Significance. If the convergence properties of the coordinate descent and the correctness of the fusion rule hold, the work would be significant for enabling fully distributed control in sensor networks, addressing scalability limitations of centralized or semi-distributed approaches in multi-target tracking. The emphasis on LMB densities aligns with standard tools in the field for handling target existence uncertainty.

major comments (3)
  1. [Method description (coordinate descent subsection)] The central claim of fully distributed consensus via multi-agent coordinate descent lacks a convergence analysis or proof; the manuscript presents the algorithm but does not establish conditions under which consensus is guaranteed or provide bounds on communication rounds needed (e.g., in the section describing the optimization procedure).
  2. [Experimental results] Experimental results are asserted to show significant improvements in accuracy and efficiency, but the abstract and results section provide no quantitative metrics, baseline comparisons, error bars, or statistical tests; this undermines verification of the superiority claim over competing methods.
  3. [Adaptive complementary fusion section] The adaptive complementary fusion rule is presented as correctly prioritizing informative sensors, but no analysis or counter-example checks are given for its behavior under varying sensor conditions or network topologies, which is load-bearing for the distributed control claim.
minor comments (2)
  1. [Preliminaries] Notation for LMB densities and fusion weights should be defined more clearly at first use to aid readability.
  2. [Abstract] The abstract would benefit from a brief mention of the specific performance metrics used (e.g., OSPA distance, computation time) to support the 'significantly improves' claim.

Simulated Author's Rebuttal

3 responses · 0 unresolved

We thank the referee for the constructive and detailed comments, which have helped us identify areas for improvement in the manuscript. We address each major comment point by point below and have revised the manuscript to incorporate the feedback where possible.

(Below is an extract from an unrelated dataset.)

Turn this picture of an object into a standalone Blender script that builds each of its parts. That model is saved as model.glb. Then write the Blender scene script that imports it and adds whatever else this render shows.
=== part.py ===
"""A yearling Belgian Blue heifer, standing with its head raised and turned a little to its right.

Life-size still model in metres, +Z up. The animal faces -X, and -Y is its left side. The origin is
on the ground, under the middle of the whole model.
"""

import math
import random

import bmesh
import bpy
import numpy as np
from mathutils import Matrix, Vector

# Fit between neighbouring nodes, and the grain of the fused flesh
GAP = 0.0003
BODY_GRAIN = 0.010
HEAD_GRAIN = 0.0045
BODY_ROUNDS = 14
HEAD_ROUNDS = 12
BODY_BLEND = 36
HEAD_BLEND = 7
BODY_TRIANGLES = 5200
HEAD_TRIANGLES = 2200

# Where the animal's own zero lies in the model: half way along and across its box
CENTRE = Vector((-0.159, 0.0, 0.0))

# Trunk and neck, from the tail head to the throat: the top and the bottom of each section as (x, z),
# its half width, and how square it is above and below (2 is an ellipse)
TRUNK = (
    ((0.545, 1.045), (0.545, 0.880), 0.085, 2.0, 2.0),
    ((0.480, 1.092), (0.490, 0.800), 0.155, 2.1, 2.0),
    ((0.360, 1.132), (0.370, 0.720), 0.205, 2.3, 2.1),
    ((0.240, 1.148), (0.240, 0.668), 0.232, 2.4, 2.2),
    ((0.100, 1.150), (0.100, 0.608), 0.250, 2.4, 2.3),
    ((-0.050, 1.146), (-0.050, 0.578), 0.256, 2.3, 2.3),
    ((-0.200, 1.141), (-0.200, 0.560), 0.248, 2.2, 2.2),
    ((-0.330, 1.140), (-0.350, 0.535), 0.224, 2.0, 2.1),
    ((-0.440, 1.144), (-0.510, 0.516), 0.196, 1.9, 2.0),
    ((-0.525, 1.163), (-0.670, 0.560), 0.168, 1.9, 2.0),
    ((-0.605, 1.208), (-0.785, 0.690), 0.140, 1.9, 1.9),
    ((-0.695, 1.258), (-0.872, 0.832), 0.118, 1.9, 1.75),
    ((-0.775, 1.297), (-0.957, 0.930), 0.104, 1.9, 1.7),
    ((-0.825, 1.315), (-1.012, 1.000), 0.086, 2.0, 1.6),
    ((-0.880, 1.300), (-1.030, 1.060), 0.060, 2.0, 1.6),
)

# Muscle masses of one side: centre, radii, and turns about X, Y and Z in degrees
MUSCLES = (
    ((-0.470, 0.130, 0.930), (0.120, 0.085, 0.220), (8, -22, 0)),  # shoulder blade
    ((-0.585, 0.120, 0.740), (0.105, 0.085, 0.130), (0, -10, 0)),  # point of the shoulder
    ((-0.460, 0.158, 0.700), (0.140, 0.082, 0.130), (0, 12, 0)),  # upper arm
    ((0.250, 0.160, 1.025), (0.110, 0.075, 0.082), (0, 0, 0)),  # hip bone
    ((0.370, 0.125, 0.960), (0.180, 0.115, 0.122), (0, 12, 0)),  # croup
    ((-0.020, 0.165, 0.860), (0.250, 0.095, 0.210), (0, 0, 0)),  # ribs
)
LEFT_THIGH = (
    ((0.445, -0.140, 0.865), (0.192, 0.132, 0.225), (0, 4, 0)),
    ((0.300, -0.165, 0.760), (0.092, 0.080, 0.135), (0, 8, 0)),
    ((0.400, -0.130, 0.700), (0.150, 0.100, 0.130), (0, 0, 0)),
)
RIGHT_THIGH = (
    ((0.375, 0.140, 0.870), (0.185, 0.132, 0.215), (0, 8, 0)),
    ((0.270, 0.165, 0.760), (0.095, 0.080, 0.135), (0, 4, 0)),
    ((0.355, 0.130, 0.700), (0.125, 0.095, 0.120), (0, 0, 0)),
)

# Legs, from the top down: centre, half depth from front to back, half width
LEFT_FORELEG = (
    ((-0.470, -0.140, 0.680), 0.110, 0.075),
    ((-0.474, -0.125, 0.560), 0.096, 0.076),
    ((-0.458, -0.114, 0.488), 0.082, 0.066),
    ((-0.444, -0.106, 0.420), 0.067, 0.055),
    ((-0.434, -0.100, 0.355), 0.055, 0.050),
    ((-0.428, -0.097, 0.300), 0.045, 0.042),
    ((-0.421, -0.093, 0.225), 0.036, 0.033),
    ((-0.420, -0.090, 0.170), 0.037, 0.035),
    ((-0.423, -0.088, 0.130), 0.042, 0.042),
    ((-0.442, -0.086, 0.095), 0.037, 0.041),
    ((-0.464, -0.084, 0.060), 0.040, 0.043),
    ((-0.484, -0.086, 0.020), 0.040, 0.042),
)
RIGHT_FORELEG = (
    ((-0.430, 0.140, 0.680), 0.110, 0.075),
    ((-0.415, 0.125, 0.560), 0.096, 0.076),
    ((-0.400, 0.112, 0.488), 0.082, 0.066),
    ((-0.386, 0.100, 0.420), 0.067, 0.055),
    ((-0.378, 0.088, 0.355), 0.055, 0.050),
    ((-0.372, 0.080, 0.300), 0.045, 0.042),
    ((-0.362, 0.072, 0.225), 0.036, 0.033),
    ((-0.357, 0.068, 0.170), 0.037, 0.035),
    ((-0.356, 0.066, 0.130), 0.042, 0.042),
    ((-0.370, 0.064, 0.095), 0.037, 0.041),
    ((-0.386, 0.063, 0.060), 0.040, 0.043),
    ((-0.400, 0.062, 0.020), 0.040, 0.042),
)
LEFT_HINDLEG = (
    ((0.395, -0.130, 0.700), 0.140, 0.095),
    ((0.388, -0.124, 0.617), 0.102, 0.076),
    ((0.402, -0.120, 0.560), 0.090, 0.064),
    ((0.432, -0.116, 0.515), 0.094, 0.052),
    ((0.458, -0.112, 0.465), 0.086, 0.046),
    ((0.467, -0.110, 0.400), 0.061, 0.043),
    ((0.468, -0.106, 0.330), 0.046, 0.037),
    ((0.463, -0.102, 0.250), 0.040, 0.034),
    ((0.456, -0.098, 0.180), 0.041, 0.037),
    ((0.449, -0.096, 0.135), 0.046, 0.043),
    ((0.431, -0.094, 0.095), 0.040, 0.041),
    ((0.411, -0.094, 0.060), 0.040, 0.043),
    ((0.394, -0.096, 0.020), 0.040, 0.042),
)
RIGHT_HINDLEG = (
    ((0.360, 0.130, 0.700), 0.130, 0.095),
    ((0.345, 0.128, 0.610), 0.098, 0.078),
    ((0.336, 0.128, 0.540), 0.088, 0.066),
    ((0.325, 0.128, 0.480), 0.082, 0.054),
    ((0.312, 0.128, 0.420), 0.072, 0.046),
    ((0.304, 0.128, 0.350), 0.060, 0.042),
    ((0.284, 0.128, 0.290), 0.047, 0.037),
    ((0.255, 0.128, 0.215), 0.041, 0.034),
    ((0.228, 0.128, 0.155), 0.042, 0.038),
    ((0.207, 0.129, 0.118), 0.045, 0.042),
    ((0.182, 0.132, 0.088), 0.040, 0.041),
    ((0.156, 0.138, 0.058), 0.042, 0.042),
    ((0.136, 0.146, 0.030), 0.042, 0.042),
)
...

read point-by-point responses
  1. Referee: [Method description (coordinate descent subsection)] The central claim of fully distributed consensus via multi-agent coordinate descent lacks a convergence analysis or proof; the manuscript presents the algorithm but does not establish conditions under which consensus is guaranteed or provide bounds on communication rounds needed (e.g., in the section describing the optimization procedure).

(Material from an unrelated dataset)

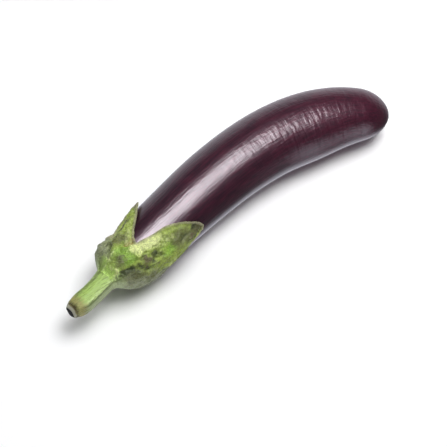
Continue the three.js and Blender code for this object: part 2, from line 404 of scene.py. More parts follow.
def add_node(tree, kind, inputs=(), stops=(), **settings):
    """Adds a shader node with its settings, its inputs as values or links, and its ramp stops.

    Inputs are in the node's own order or keyed by name or place. MapRange takes the value and the
    limits that it maps from and to. Places 0, 6 and 7 of a Mix are the factor and the two colours.
    A node stands for its first output.
    """
    node = tree.nodes.new("ShaderNode" + kind)
    for name, value in settings.items():
        setattr(node, name, value)
    for key, value in inputs.items() if isinstance(inputs, dict) else enumerate(inputs):
        socket = node.inputs[key]
        if isinstance(value, bpy.types.Node):
            value = next(output for output in value.outputs if output.enabled)
        if isinstance(value, bpy.types.NodeSocket):
            tree.links.new(value, socket)
        else:
            socket.default_value = (*value, 1) if socket.type == "RGBA" else value
    if stops:
        elements = node.color_ramp.elements
        while len(elements) < len(stops):
            elements.new(1)
        for element, (position, value) in zip(elements, stops):
            element.position = position
            element.color = (*value, 1)
    return node


def parts_of(add, attribute_name):
    """The three values that the piece's own attribute of this name holds."""
    vector = add("Attribute", attribute_name=attribute_name).outputs["Vector"]
    return add("SeparateXYZ", (vector,)).outputs


def new_material(name):
    """A named material with an empty tree, and the function that adds nodes to it."""
    material = bpy.data.materials.new(name)
    material.use_nodes = True
    material.node_tree.nodes.clear()
    return material, partial(add_node, material.node_tree)


def new_object(name, bm, material):
    """Turns a finished bmesh into an object of one material."""
    mesh = bpy.data.meshes.new(name)
    bm.to_mesh(mesh)
    bm.free()
    mesh.materials.append(material)
    made = bpy.data.objects.new(name, mesh)
    bpy.context.collection.objects.link(made)
    return made


def finish_piece(name, bm, material, node_name):
    """Makes the smooth-shaded piece that replaces a CAD node and rides on the same body."""
    piece = new_object(name, bm, material)
    piece.data.shade_smooth()
    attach(piece, "root")
    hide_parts(node_name)


def close_surface(bm):
    """Merges seams and poles and turns every face outwards."""
    bmesh.ops.remove_doubles(bm, verts=bm.verts, dist=MERGE_DISTANCE)
    bmesh.ops.recalc_face_normals(bm, faces=bm.faces)


def spin_outline(points, sides):
    """A closed solid of revolution about X, from pairs of a station and a radius."""
    bm = bmesh.new()
    outline = [bm.verts.new((station, 0, radius)) for station, radius in points]
    edges = [bm.edges.new(pair) for pair in zip(outline, outline[1:])]
    bmesh.ops.spin(
        bm, geom=outline + edges, cent=(0, 0, 0), axis=(1, 0, 0), angle=2 * pi, steps=sides,
        use_merge=True,
    )
    close_surface(bm)
    return bm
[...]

    Authors: We acknowledge that the manuscript does not include a formal convergence analysis or proof for the multi-agent coordinate descent in the distributed setting. While the approach builds on coordinate descent principles with known convergence properties for convex problems, we agree that specific conditions and bounds for our case would strengthen the work. In the revised manuscript, we will add a discussion subsection on convergence, including conditions based on the objective function structure and empirical results on communication rounds required for consensus. revision: yes

  2. Referee: [Experimental results] Experimental results are asserted to show significant improvements in accuracy and efficiency, but the abstract and results section provide no quantitative metrics, baseline comparisons, error bars, or statistical tests; this undermines verification of the superiority claim over competing methods.

    Authors: We agree that the presentation of results can be strengthened with more explicit quantitative details. The current manuscript includes comparisons in the results section, but we will revise to add specific metrics (e.g., OSPA distances), explicit baseline numerical values, error bars from Monte Carlo simulations, and statistical tests (such as paired t-tests) to support the claims. We will also update the abstract to include key quantitative improvements. revision: yes

  3. Referee: [Adaptive complementary fusion section] The adaptive complementary fusion rule is presented as correctly prioritizing informative sensors, but no analysis or counter-example checks are given for its behavior under varying sensor conditions or network topologies, which is load-bearing for the distributed control claim.

    Authors: We appreciate this observation. The adaptive complementary fusion is designed to prioritize sensors by their information contribution, but we agree that additional validation is needed. In the revision, we will include an analysis of the rule's behavior under varying sensor noise levels and different network topologies, along with counter-example checks and supporting simulations to demonstrate its robustness. revision: yes

Circularity Check

0 steps flagged

No significant circularity detected

full rationale

The abstract and available summary describe a proposed method using multi-agent coordinate descent for consensus on sensor actions and an adaptive complementary fusion rule for LMB densities, but provide no equations, derivations, or parameter-fitting steps. No load-bearing claims reduce by construction to self-definitions, fitted inputs renamed as predictions, or self-citation chains. The central performance improvements are presented as experimental outcomes rather than tautological outputs of the inputs. This is the common case of a self-contained proposal without visible circular reductions.

Axiom & Free-Parameter Ledger

0 free parameters · 0 axioms · 0 invented entities

Abstract provides no explicit free parameters, axioms, or invented entities; all technical details are deferred to the full manuscript which was not accessible.